Finalement, une caractéristique qui peut paraître un peu inutile à première vue, mais qu’on ne peut plus se passer après y avoir goûté, c’est les portes qui s’ouvrent et se referment toutes seules simplement en appuyant sur un bouton dans la porte ou sans la console. C’est ce que j’appelle le grand luxe!
En conclusion
Puisque la G90 est une grande berline de luxe, malheureusement pour elle, elle ne peut pas se sauver de la comparaison avec la Classe-S et évidemment, elle n’est pas encore au même niveau. Je pense qu’un peu de travail reste à faire sur certaines facettes, principalement au niveau du moteur et du système de roues directionnelles qui donne une sensation un peu bizarre lorsqu’on est assis à l’arrière. À part ça, sérieusement, il ne manque pas grand-chose à la G90 pour être au niveau des Allemandes.

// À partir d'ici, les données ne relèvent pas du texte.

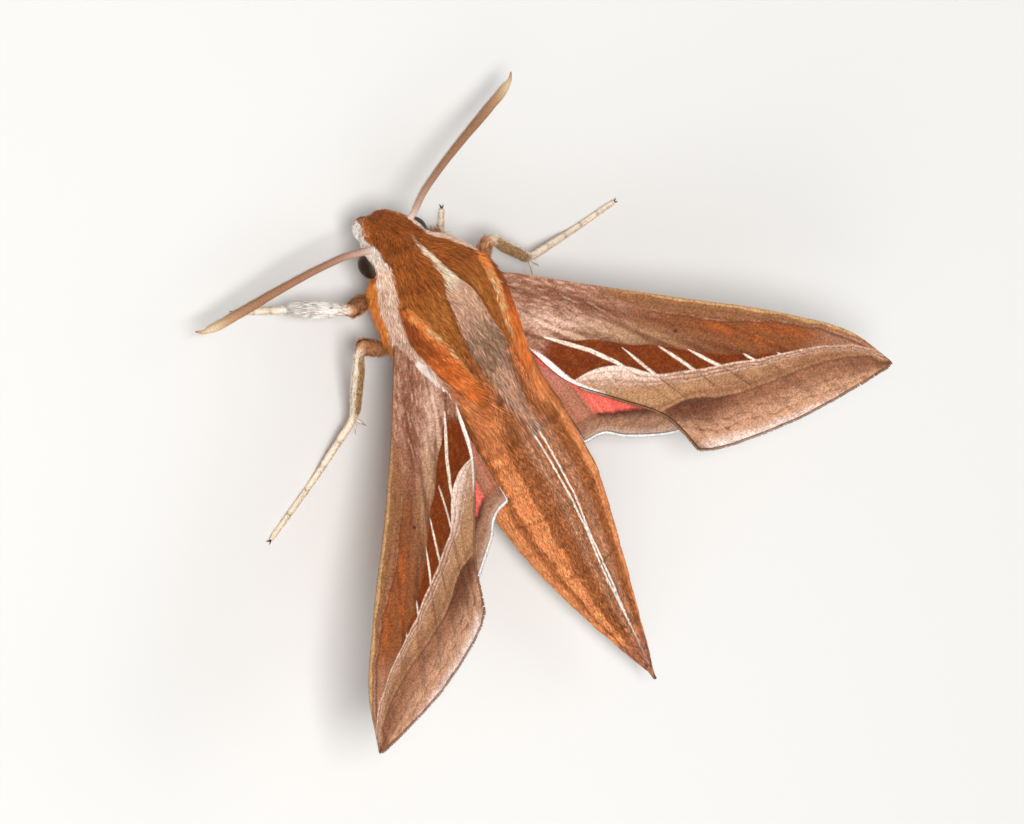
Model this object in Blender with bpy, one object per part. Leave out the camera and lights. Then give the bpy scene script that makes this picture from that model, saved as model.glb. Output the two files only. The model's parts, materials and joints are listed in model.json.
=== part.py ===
"""A double-striped hawkmoth at life size, standing with its long wings half spread.

The moth faces -Y with its left side towards +X, and its feet stand on z = 0.
Lengths are in metres. The body is laid out in a frame of its own: x to the
moth's left, y towards the tail and z up its back, from a point on the axis of
the thorax between the wing roots. The empty "body_frame" carries that frame,
raised above the ground and pitched a little head up, and "head_frame" on it
turns the head a little to the moth's left.
"""

import math

import bmesh
import bpy
import numpy as np
from mathutils import Vector

# Stance: the frame's origin is under the middle of the whole moth
AXIS_HEIGHT = 0.0065
AXIS_FORWARD = 0.010607
PITCH = math.radians(4.0)
GAP = 0.0003

# Thorax: rows of y and half width, its centre line below the body axis
THORAX_SECTIONS = (
    (-0.0044, 0.0030),
    (-0.0035, 0.0037),
    (-0.0022, 0.0042),
    (0.0000, 0.00455),
    (0.0025, 0.0044),
    (0.0050, 0.0039),
    (0.0084, 0.00375),
)
THORAX_LEVEL = -0.0005
THORAX_SQUASH = 0.89
THORAX_RINGS = 15
THORAX_SIDES = 24

# Abdomen and tail tuft: rows of y, radius and height of the centre line
ABDOMEN_SECTIONS = (
    (0.0087, 0.00385, -0.00072),
    (0.0120, 0.00410, -0.00082),
    (0.0150, 0.00405, -0.00087),
    (0.0182, 0.00358, -0.00087),
    (0.0213, 0.00288, -0.00080),
    (0.0244, 0.00203, -0.00065),
    (0.0273, 0.00122, -0.00052),
)
ABDOMEN_RINGS = 22
ABDOMEN_SIDES = 24
TUFT_SECTIONS = (
    (0.0276, 0.00118, -0.00050),
    (0.0287, 0.00082, -0.00045),
    (0.0298, 0.00048, -0.00038),
    (0.0313, 0.00012, -0.00030),
)
TUFT_RINGS = 8
TUFT_SIDES = 12
TUFT_LOCKS = (
    # angle round the tail from the top, where the lock starts and ends, and its half width
    (math.radians(0.0), 0.02795, 0.03135, 0.00040),
    (math.radians(48.0), 0.02785, 0.03085, 0.00038),
    (math.radians(-48.0), 0.02785, 0.03085, 0.00038),
    (math.radians(96.0), 0.02780, 0.03045, 0.00036),
    (math.radians(-96.0), 0.02780, 0.03045, 0.00036),
    (math.radians(140.0), 0.02785, 0.03070, 0.00036),
    (math.radians(-140.0), 0.02785, 0.03070, 0.00036),
    (math.radians(180.0), 0.02795, 0.03110, 0.00034),
)
LOCK_STATIONS = 7
LOCK_HALF_THICKNESS = 0.00016
LOCK_TIP = 0.22
LOCK_LIFT = 0.00010
LOCK_FLARE = 0.00012

# Head, in its own frame
HEAD_PLACE = (0.0006, -0.0054, -0.0010)
HEAD_YAW = math.radians(3.0)
HEAD_HALF_AXES = (0.00225, 0.0022, 0.00215)
HEAD_SEGMENTS = 24
HEAD_RINGS = 14
EYE_PLACE = (0.00185, 0.00015, -0.00050)
EYE_RADIUS = 0.00102
EYE_SEGMENTS = 20
EYE_RINGS = 12
PALP_PLACE = (0.00082, -0.00205, -0.00138)
PALP_HALF_AXES = (0.00074, 0.00092, 0.00096)
PALP_SEGMENTS = 12
PALP_RINGS = 8
COIL_PLACE = (0.0, -0.0016, -0.00256)
COIL_STATIONS = 18
COIL_SIDES = 8
COIL_RADIUS = 0.00062
COIL_INNER_RADIUS = 0.00022
COIL_TURNS = 1.25
COIL_TUBE_RADIUS = 0.00014

# Antennae: rows of reach outwards, forwards and down from the root, and radius
ANTENNA_ROOT = (0.0021, -0.00115, 0.00075)
ANTENNA_SHAPE = (
    (0.0000, 0.00000, 0.00000, 0.00024),
    (0.0015, 0.00060, 0.00020, 0.00026),
    (0.0035, 0.00105, 0.00055, 0.00027),
    (0.0065, 0.00145, 0.00120, 0.00031),
    (0.0098, 0.00175, 0.00200, 0.00037),
    (0.0118, 0.00200, 0.00242, 0.00030),
    (0.0124, 0.00218, 0.00254, 0.00016),
    (0.0128, 0.00252, 0.00262, 0.00007),
)
ANTENNA_RINGS = 18
ANTENNA_SIDES = 8

# Shoulder plates: rows of y, lower edge and upper edge as angles from the top of the back
TEGULA_SECTIONS = (
    (-0.0025, math.radians(56.0), math.radians(54.0)),
    (-0.0019, math.radians(63.0), math.radians(47.0)),
    (-0.0005, math.radians(64.0), math.radians(38.0)),
    (0.0015, math.radians(61.0), math.radians(33.0)),
    (0.0033, math.radians(53.0), math.radians(31.0)),
    (0.0048, math.radians(46.0), math.radians(33.0)),
    (0.0060, math.radians(42.0), math.radians(39.0)),
)
TEGULA_THICKNESS = 0.00058
TEGULA_EDGE = 0.00022
TEGULA_ROWS = 11
TEGULA_COLUMNS = 7

# Wings
WING_THICKNESS = 0.00055
WING_ROOT_EXTRA = 0.00018
WING_ROOT_LENGTH = 0.12
VEIN_HALF_WIDTH = 0.00022
VEIN_TAPER = 0.45
VEIN_RISE = 0.00017
VEIN_UNDER_RISE = 0.00007
FOREWING_STATIONS = 14
HINDWING_STATIONS = 10

# Forewing surface above the point (x, y) of the body frame: its level, slopes and arches
FOREWING_SURFACE = (-0.00152, 0.365, 0.346, -14.7, 27.3, -26.7)
HINDWING_SURFACE = (-0.00238, 0.272, 0.340, 11.3, -11.7, -9.2)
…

Et oui, c’est vrai que quand les gens vous croisent dans une limousine fabriquée par une marque sud-coréenne qui n’a même pas dix ans, probablement qu’ils ne vous verront pas autant comme étant la créma sur le dessus du cappuccino de la société, au même titre que si vous étiez en Classe-S par exemple. Mais pour ceux qui se foutent de comment les gens les perçoivent, qui se foutent du badge à l’avant, je vous le dis, avec tout ce que la nouvelle G90 offre à ce prix, elle n’est pas loin d’être parfaite.